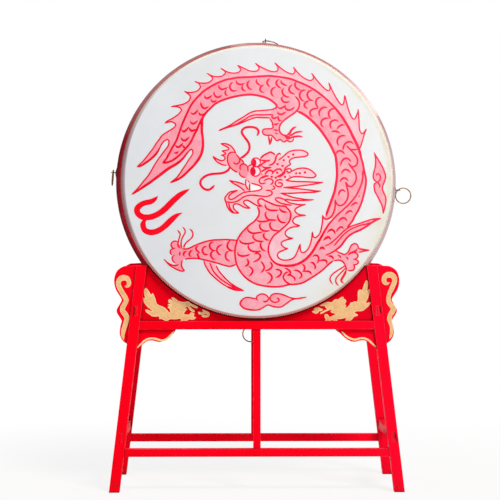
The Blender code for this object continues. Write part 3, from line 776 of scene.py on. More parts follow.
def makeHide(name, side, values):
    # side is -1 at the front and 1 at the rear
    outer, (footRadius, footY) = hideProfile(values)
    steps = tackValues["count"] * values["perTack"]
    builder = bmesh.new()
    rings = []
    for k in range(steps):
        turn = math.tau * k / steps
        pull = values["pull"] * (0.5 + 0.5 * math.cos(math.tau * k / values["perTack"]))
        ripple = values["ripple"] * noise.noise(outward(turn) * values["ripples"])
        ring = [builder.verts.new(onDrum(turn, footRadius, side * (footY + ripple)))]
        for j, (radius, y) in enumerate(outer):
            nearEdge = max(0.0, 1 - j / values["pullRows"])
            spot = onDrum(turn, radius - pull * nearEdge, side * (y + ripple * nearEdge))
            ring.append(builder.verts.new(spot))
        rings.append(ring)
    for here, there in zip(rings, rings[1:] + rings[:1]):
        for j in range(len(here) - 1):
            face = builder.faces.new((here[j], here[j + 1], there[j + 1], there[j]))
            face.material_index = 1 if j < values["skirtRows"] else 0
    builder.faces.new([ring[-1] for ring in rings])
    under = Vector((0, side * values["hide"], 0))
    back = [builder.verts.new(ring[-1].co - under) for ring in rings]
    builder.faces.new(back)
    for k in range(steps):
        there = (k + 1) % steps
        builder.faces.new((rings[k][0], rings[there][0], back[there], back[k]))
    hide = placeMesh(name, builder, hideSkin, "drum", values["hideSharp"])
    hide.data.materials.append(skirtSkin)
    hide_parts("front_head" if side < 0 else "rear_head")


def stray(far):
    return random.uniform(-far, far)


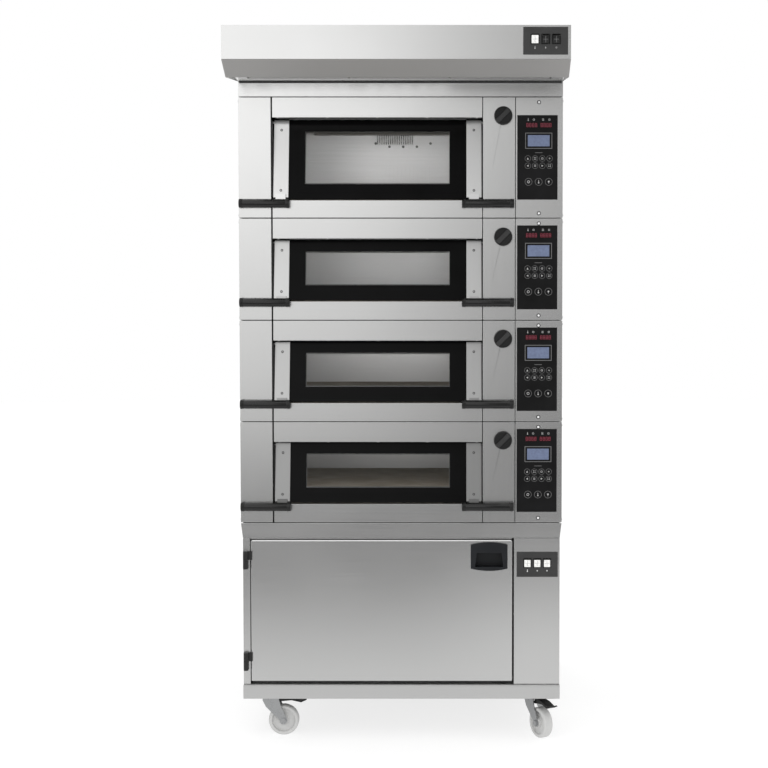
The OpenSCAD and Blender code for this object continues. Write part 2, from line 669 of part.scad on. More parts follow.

THE TASK. Copy every line of the listing where the word "code" appears.

TASK OUTPUT.
The Blender code for this object continues. Write part 3, from line 776 of scene.py on. More parts follow.
The OpenSCAD and Blender code for this object continues. Write part 2, from line 669 of part.scad on. More parts follow.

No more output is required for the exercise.